The boiler will need the DHW area basically cut out completely and since I'll not be using a coil, I will just weld in a solid plate. I plan to use a cutoff wheel in my circular saw to get straight, slag-free cuts and a similar wheel in the angle grinder if needed in the corners.
The setup will be installed in our detached garage and push water 150' each way through 1" insulated pex to a 16"x18" exchanger in the house furnace. It looks like I'll need a Taco 011 to handle the head/BTU requirements and use a small Taco on a separate zone for the garage heat. I'm going to use an industrial temperature controller with an RTD probe/thermowell for water control and a PLC for idle timer, stoker control and zoning as well as error/alarm handling.
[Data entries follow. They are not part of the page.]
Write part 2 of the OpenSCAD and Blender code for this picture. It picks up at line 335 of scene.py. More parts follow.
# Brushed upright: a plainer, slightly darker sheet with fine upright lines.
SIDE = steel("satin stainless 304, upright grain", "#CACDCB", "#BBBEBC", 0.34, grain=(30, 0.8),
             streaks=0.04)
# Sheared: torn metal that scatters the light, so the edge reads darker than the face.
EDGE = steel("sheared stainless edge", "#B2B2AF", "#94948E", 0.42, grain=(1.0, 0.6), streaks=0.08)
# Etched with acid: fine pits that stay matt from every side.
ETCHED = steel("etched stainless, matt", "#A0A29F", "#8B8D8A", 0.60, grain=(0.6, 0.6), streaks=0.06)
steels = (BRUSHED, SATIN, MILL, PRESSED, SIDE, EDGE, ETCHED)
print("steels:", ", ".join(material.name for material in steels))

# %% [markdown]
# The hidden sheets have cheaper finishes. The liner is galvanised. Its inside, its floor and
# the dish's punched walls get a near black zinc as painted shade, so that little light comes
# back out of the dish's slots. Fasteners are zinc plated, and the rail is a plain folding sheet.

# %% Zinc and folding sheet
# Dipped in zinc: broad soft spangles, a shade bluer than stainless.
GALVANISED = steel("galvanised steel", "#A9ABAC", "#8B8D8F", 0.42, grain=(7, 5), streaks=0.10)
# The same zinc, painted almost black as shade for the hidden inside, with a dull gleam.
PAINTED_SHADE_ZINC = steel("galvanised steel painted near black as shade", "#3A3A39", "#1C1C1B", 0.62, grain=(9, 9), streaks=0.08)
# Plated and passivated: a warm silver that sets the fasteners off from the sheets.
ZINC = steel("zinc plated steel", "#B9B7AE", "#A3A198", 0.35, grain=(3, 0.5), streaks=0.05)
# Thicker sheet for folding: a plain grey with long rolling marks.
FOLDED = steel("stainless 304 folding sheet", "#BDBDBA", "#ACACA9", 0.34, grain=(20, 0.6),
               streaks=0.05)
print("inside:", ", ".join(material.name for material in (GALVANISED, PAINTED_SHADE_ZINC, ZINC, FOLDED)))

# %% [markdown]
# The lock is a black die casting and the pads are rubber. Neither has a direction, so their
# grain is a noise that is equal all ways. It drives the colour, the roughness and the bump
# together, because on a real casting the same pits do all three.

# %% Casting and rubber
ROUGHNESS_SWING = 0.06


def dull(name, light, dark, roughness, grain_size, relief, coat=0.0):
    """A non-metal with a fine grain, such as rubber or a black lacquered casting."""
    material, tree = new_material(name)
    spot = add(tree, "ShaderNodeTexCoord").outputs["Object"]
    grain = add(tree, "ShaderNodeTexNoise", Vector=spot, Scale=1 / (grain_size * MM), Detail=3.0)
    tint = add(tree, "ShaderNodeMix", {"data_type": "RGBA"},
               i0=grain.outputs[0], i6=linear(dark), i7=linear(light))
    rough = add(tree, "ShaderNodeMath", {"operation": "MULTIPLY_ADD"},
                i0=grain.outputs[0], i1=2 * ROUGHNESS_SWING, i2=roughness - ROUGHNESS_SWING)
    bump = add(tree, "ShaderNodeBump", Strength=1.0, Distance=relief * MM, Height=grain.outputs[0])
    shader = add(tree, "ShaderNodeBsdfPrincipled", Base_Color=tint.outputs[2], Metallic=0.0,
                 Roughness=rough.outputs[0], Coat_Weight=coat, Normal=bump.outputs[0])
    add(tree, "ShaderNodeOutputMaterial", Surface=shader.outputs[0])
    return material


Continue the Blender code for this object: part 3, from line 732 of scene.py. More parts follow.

I have 8 conductor cable running to the house for t-stat as well as status and alarm notification from the PLC. The temp. controller has multiple relay outputs for alarms (high and low temp) which can be used for redundancy and safety thru the PLC.
It's not going to be running this season - I have a lot of work to do on just the boiler and stoker, and THEN I have to do all the plumbing work from the boiler to the stub of pex in the garage and then the stub of pex in the house to the furnace.
Chris

Sting wrote:Wonderful old Iron Fireman -- I grew up watching my dad shovel coal into one just like that. That was our job after supper.The Iron fireman out in the shop feed itself from a feed system under a 5 ton bin.
What did you find for a good source of coal?